THE TASK:
Among the following entries, count the lines that contain "this" and report only the result.

Structured object records

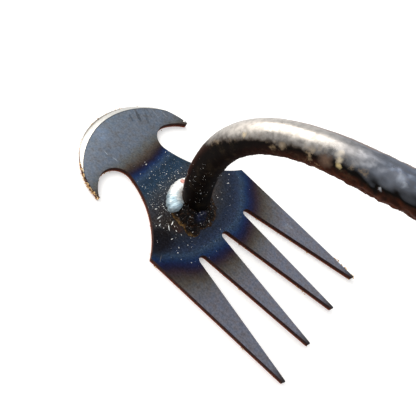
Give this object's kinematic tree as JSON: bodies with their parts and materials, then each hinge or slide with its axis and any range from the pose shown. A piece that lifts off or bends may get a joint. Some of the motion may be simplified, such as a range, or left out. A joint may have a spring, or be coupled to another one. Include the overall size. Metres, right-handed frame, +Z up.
{
  "type": "weeding rake",
  "caption": "Hand weeder with a tined rake and a sharpened crescent hoe in one steel plate, welded under a bent tube handle with a rubber grip.",
  "frame": {"origin": "on the underside of the flat head, below the middle of the handle's foot", "axes": "+X from the crescent hoe to the tines and along the handle, +Z up, out of the head's top"},
  "size_m": [0.3125, 0.0844, 0.1879],
  "materials": {
    "head_steel": "mill-finish carbon steel sheet with heat tint round the weld and a bright ground edge",
    "tube_steel": "dark, glossy and unevenly scaled steel tube",
    "bright_weld": "bright rippled weld bead",
    "dark_weld": "burnt, oxide-covered weld",
    "grip_rubber": "matt moulded black rubber"
  },
  "bodies": {
    "root": {"head_plate": "head_steel", "handle_tube": "tube_steel", "weld_bead": "bright_weld", "weld_fillet": "dark_weld", "grip_sleeve": "grip_rubber"}
  },
  "joints": []
}
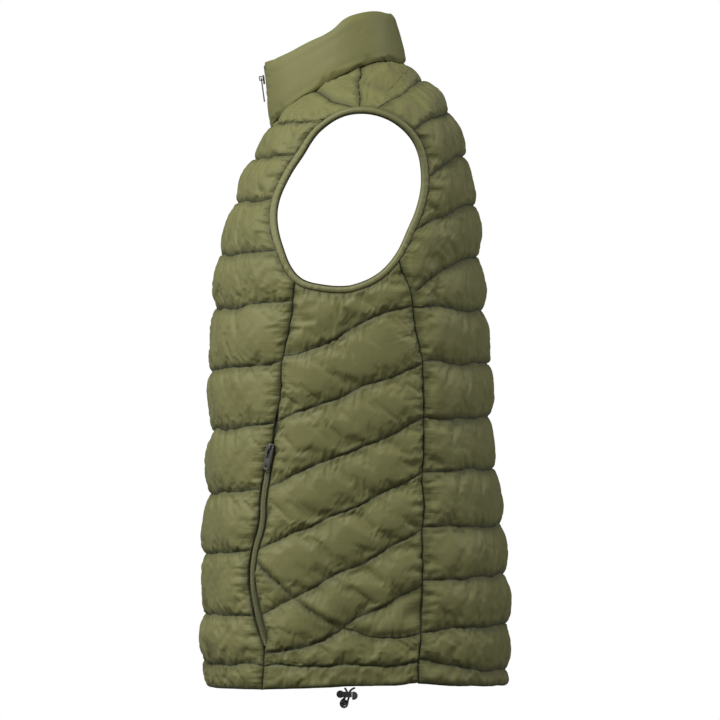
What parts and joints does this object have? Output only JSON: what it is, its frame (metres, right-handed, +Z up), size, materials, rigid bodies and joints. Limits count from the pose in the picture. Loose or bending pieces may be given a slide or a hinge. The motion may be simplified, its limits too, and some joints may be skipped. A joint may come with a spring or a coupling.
{
  "type": "puffer vest",
  "caption": "Sleeveless quilted puffer vest, worn shape, with stand collar, full front zip, zipped side pockets, bound armholes and a hem drawcord.",
  "frame": {"origin": "midway between the two shoulder seats, at the shoulder seams' depth, where the wearer carries the vest", "axes": "+Z up, the front faces -Y, +X towards the wearer's left"},
  "size_m": [0.4106, 0.3496, 0.7859],
  "materials": {
    "shell_nylon": "satin",
    "trim_nylon": "satin",
    "zip_tape": "matte",
    "zip_metal": "satin",
    "elastic_cord": "matte",
    "lock_plastic": "satin"
  },
  "bodies": {
    "vest": {"front_left": "shell_nylon", "front_right": "shell_nylon", "side_left": "shell_nylon", "side_right": "shell_nylon", "back": "shell_nylon", "collar": "shell_nylon", "binding_left": "trim_nylon", "binding_right": "trim_nylon", "front_zip": "zip_tape", "front_zip_box": "zip_metal", "front_slider": "zip_metal", "pocket_zip_left": "zip_tape", "pocket_slider_left": "zip_metal", "pocket_zip_right": "zip_tape", "pocket_slider_right": "zip_metal", "drawcord": "elastic_cord", "cord_lock": "lock_plastic", "cord_lock_button": "lock_plastic", "drawcord_knot": "elastic_cord"},
    "front_pull_tab": {"front_pull": "zip_metal"},
    "left_pocket_pull_tab": {"pocket_pull_left": "zip_metal"},
    "right_pocket_pull_tab": {"pocket_pull_right": "zip_metal"}
  },
  "joints": [
    {"name": "front_pull_swing", "type": "hinge", "parent": "vest", "child": "front_pull_tab", "pos_m": [0, -0.1119, 0.01436], "axis": [-1, 0, 0], "range_deg": [0, 150]},
    {"name": "left_pocket_pull_swing", "type": "hinge", "parent": "vest", "child": "left_pocket_pull_tab", "pos_m": [0.17648, -0.1013, -0.402], "axis": [-0.5288, -0.8203, 0.2177], "range_deg": [0, 150]},
    {"name": "right_pocket_pull_swing", "type": "hinge", "parent": "vest", "child": "right_pocket_pull_tab", "pos_m": [-0.17648, -0.1013, -0.402], "axis": [-0.5288, 0.8203, -0.2177], "range_deg": [0, 150]}
  ]
}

EXERCISE ANSWER:
2